Will you give the material below again, every line exactly as it is?

> Provided material:
^^^^^^^^^^^^^^^^
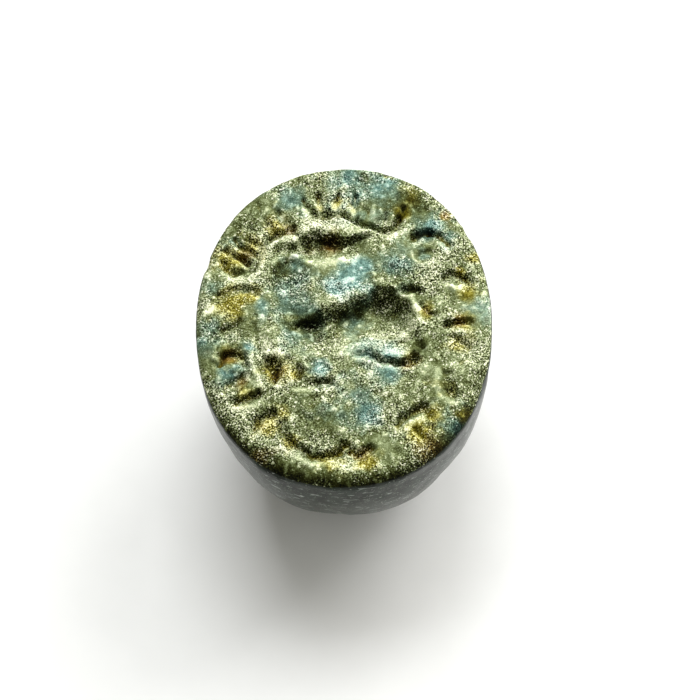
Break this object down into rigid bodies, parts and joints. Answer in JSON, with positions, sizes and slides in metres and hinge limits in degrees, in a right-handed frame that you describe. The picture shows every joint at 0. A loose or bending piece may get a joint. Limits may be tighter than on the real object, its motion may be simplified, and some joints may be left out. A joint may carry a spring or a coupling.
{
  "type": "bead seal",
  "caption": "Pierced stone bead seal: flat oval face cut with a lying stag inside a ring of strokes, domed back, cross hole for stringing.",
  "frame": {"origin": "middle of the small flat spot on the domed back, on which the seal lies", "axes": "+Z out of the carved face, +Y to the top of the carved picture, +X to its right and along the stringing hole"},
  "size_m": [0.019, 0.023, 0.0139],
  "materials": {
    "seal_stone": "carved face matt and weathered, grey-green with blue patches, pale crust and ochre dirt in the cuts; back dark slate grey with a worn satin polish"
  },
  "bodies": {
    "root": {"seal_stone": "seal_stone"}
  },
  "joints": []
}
^^^^^^^^^^^^^^^^
> Correct result:
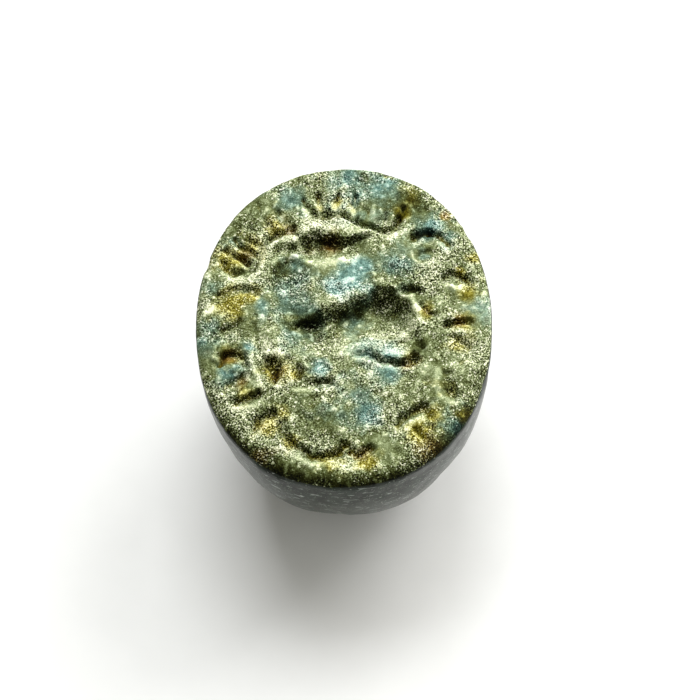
Break this object down into rigid bodies, parts and joints. Answer in JSON, with positions, sizes and slides in metres and hinge limits in degrees, in a right-handed frame that you describe. The picture shows every joint at 0. A loose or bending piece may get a joint. Limits may be tighter than on the real object, its motion may be simplified, and some joints may be left out. A joint may carry a spring or a coupling.
{
  "type": "bead seal",
  "caption": "Pierced stone bead seal: flat oval face cut with a lying stag inside a ring of strokes, domed back, cross hole for stringing.",
  "frame": {"origin": "middle of the small flat spot on the domed back, on which the seal lies", "axes": "+Z out of the carved face, +Y to the top of the carved picture, +X to its right and along the stringing hole"},
  "size_m": [0.019, 0.023, 0.0139],
  "materials": {
    "seal_stone": "carved face matt and weathered, grey-green with blue patches, pale crust and ochre dirt in the cuts; back dark slate grey with a worn satin polish"
  },
  "bodies": {
    "root": {"seal_stone": "seal_stone"}
  },
  "joints": []
}